[start of SUPPLIED INFORMATION]
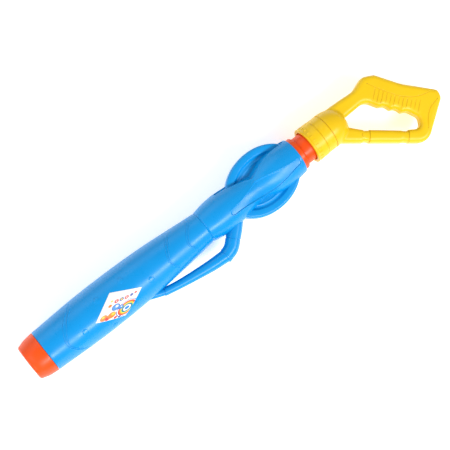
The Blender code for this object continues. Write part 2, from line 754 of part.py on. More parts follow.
def make_outlet(base, nozzle_base):
    """The outlet nozzle, its washer, and the inflation needle stowed point inwards."""
    tip = nozzle_base - NOZZLE_LENGTH
    bore = NEEDLE_RADIUS + 1.3 * MM
    shoulder = base - GAP
    washer = 1.2 * MM
    washer_start = shoulder - washer
    profile = [
        (tip, bore),
        (tip, 0.62 * NOZZLE_RADIUS),
        (tip + 4.0 * MM, 0.8 * NOZZLE_RADIUS),
        (washer_start - 8.0 * MM, 0.92 * NOZZLE_RADIUS),
        (washer_start - 8.0 * MM, NOZZLE_RADIUS + 3.0 * MM),
        (washer_start - GAP, NOZZLE_RADIUS + 3.0 * MM),
        (washer_start - GAP, NOZZLE_RADIUS),
        (nozzle_base, NOZZLE_RADIUS),
        (nozzle_base, bore),
    ]
    finish(turned("outlet_nozzle", profile, ROUND_MEDIUM), "white_plastic")

    profile = [
        (washer_start, NOZZLE_RADIUS + GAP),
        (washer_start, NOZZLE_RADIUS + 2.8 * MM),
        (shoulder, NOZZLE_RADIUS + 2.8 * MM),
        (shoulder, NOZZLE_RADIUS + GAP),
    ]
    finish(turned("nozzle_washer", profile, ROUND_MEDIUM), "black_rubber")

    head = 4.0 * MM
    thread = 7.0 * MM
    seat = tip - GAP
    needle_bore = 0.5 * NEEDLE_RADIUS
    profile = [
        (seat - head, needle_bore),
        (seat - head, 0.55 * NOZZLE_RADIUS),
        (seat, 0.62 * NOZZLE_RADIUS),
        (seat, bore - GAP),
        (seat + thread, bore - GAP),
        (seat + thread + 1.0 * MM, NEEDLE_RADIUS),
        (seat + NEEDLE_LENGTH - 1.5 * MM, NEEDLE_RADIUS),
        (seat + NEEDLE_LENGTH, needle_bore + 0.1 * MM),
        (seat + NEEDLE_LENGTH, needle_bore),
    ]
    finish(turned("inflation_needle", profile, ROUND_SMALL), "brass")


# ---------------------------------------------------------------- neck gland
def make_gland():
    """The neck: a gland that closes the cylinder and guides the rod through a bush."""
    inner_end = RIM_STATION - GLAND_SPIGOT
    flange = RIM_STATION + GAP
    flange_radius = NECK_RADIUS + NECK_FLANGE_SWELL
    tube_socket = TUBE_RADIUS + GAP
    stop = TUBE_END + GAP
    bush_seat = NECK_END - BUSH_LENGTH - 3.0 * MM
    air = ROD_RADIUS + 1.5 * MM
    profile = [
        (inner_end, tube_socket),
        (inner_end, GLAND_RADIUS),
        (flange, GLAND_RADIUS),
        (flange, flange_radius),
        (flange + NECK_FLANGE - 1.5 * MM, flange_radius),
        (flange + NECK_FLANGE, flange_radius - 1.0 * MM),
        (flange + NECK_FLANGE, NECK_RADIUS),
        (NECK_END - 1.0 * MM, NECK_RADIUS),
        (NECK_END, NECK_RADIUS - 1.0 * MM),
        (NECK_END, BUSH_RADIUS + GAP),
        (bush_seat, BUSH_RADIUS + GAP),
        (bush_seat, air),
        (stop, air),
        (stop, tube_socket),
    ]
    finish(turned("neck_gland", profile, ROUND_LARGE), "orange_plastic")

    start = bush_seat + GAP
    end = start + BUSH_LENGTH
    hole = ROD_RADIUS + SLIDE_GAP
    profile = [(start, hole), (start, BUSH_RADIUS), (end, BUSH_RADIUS), (end, hole)]
    finish(turned("rod_bush", profile, ROUND_MEDIUM), "white_plastic")
    profile = [
        (end + GAP, hole),
        (end + GAP, BUSH_RADIUS),
        (NECK_END - 0.3 * MM, BUSH_RADIUS),
        (NECK_END - 0.3 * MM, hole),
    ]
    finish(turned("rod_wiper", profile, ROUND_MEDIUM), "black_rubber")


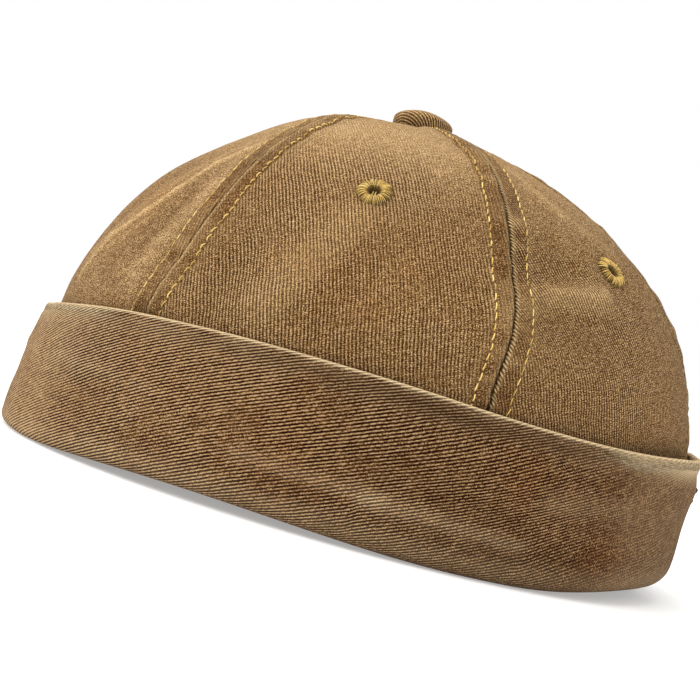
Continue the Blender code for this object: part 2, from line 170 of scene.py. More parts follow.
# painted highlights (positive) and painted shade (negative) along ridges, creases and dents, and a paler band near the
# top
CROWN_PAINTED_LIGHT = (
    # angle, height, toward_angle, toward_height, half_width, amount
    (35.5,   48.0,   39.0,         61.0,          1.4,        0.55),
    (39.0,   61.0,   44.5,         69.0,          1.4,        0.80),
    (44.5,   69.0,   49.0,         77.0,          1.3,        0.80),
    (49.0,   77.0,   52.0,         87.0,          1.2,        0.80),
    (52.0,   87.0,   56.0,         97.0,          1.2,        0.75),
    (41.0,   58.0,   48.0,         68.0,          1.6,        0.30),
    (55.8,   50.0,   58.5,         78.0,          4.2,        0.42),
    (58.5,   78.0,   57.5,         92.0,          3.2,        0.42),
    (52.5,   58.0,   54.8,         77.0,          2.2,        -0.28),
    (46.0,   50.0,   50.0,         66.0,          4.0,        -0.22),
    (28.0,   52.0,   38.0,         86.0,          3.0,        -0.20),
    (131.0,  105.0,  137.0,        95.0,          2.2,        0.50),
    (104.5,  96.1,   108.0,        97.3,          1.0,        0.60),
    (72.0,   60.0,   76.0,         44.0,          7.0,        -0.12),
    (92.0,   50.0,   104.0,        46.0,          8.0,        -0.15),
    (70.0,   104.0,  112.0,        104.0,         9.0,        0.30),
    (-34.0,  50.0,   -48.0,        86.0,          1.6,        0.60),
    (-56.0,  52.0,   -58.5,        86.0,          4.0,        0.40),
    (-130.0, 104.0,  -136.0,       94.0,          2.2,        0.50),
    (-75.0,  104.0,  -112.0,       104.0,         9.0,        0.30),
)

CUFF_FOLDS = (
    (84.0,   12.0,   128.0,        10.0,          6.0,        0.7),
    (104.0,  19.0,   126.0,        16.0,          5.0,        -0.9),
    (95.0,   34.0,   122.0,        33.5,          3.5,        -0.5),
    (-76.0,  13.0,   -104.0,       12.0,          6.0,        0.6),
    (-118.0, 13.0,   -140.0,       12.0,          6.0,        0.6),
    (-20.0,  18.0,   20.0,         16.0,          6.0,        -0.5),
    (187.0,  10.0,   187.1,        31.0,          18.0,       -2.4),
    (174.8,  10.0,   174.9,        31.0,          7.0,        0.6),
    (199.2,  10.0,   199.3,        31.0,          7.0,        0.6),
    (181.5,  33.0,   183.0,        33.0,          4.5,        1.9),
)

CUFF_CREASES = (
    # angle, height, toward_angle, toward_height, half_width, depth
    (88.0,   14.5,   108.0,        13.0,          2.2,        0.45),
    (106.0,  12.5,   128.0,        10.5,          2.4,        0.55),
    (106.0,  18.5,   128.0,        14.5,          2.0,        -0.55),
    (97.0,   35.2,   122.0,        34.3,          1.1,        -0.40),
    (52.0,   20.0,   66.0,         17.5,          2.0,        -0.30),
    (50.0,   25.0,   70.0,         23.0,          2.0,        0.25),
    (131.0,  22.0,   146.0,        24.0,          3.0,        0.35),
    (-60.0,  22.0,   -84.0,        20.0,          2.2,        -0.35),
    (-96.0,  28.0,   -120.0,       30.0,          2.2,        0.35),
    (20.0,   26.0,   40.0,         24.0,          2.5,        0.35),
)

# small corrections of the crown's outline, mm outward
CROWN_FIT = (
    # angle, height, toward_angle, toward_height, half_width, depth
    (58.0,   117.2,  100.0,        117.2,         5.0,        -1.1),
    (128.0,  112.5,  146.0,        112.0,         9.0,        -0.8),
    (148.0,  111.5,  168.0,        104.0,         9.0,        -0.8),
    (170.0,  98.0,   173.0,        76.0,          8.0,        -1.0),
    (176.0,  60.0,   176.5,        52.5,          5.0,        -1.8),
    (171.0,  39.5,   184.0,        39.5,          4.6,        1.9),
    (21.0,   64.0,   27.0,         82.0,          7.0,        0.5),
)

# the same for the cuff
CUFF_FIT = (
    (171.0,  34.5,   175.5,        33.0,          4.4,        1.0),
    (178.0,  43.5,   186.0,        43.5,          5.5,        -2.0),
    (30.0,   39.5,   32.0,         39.5,          4.0,        -0.8),
)

# how much higher the soft rolled edge stands than the mean edge: (mm round the cuff, height)
EDGE_LIFT = ((0.0, 0.8), (60.0, 0.9), (150.0, 1.1), (250.0, 0.9), (330.0, 1.0), (365.0, 0.85), (380.0, 1.05), (398.0, 0.95),
             (415.0, 0.7), (428.0, 0.8), (443.0, 0.85), (453.0, 1.0), (468.0, 1.25), (479.0, 1.35), (494.0, 1.05),
             (505.0, 1.0), (526.0, 0.75), (540.0, 0.65), (558.0, 0.8))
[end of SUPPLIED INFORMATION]
**GIVEN EXERCISE**:
Each line with the string "More" in it needs to be found and copied.

**REPLY**:
The Blender code for this object continues. Write part 2, from line 754 of part.py on. More parts follow.
Continue the Blender code for this object: part 2, from line 170 of scene.py. More parts follow.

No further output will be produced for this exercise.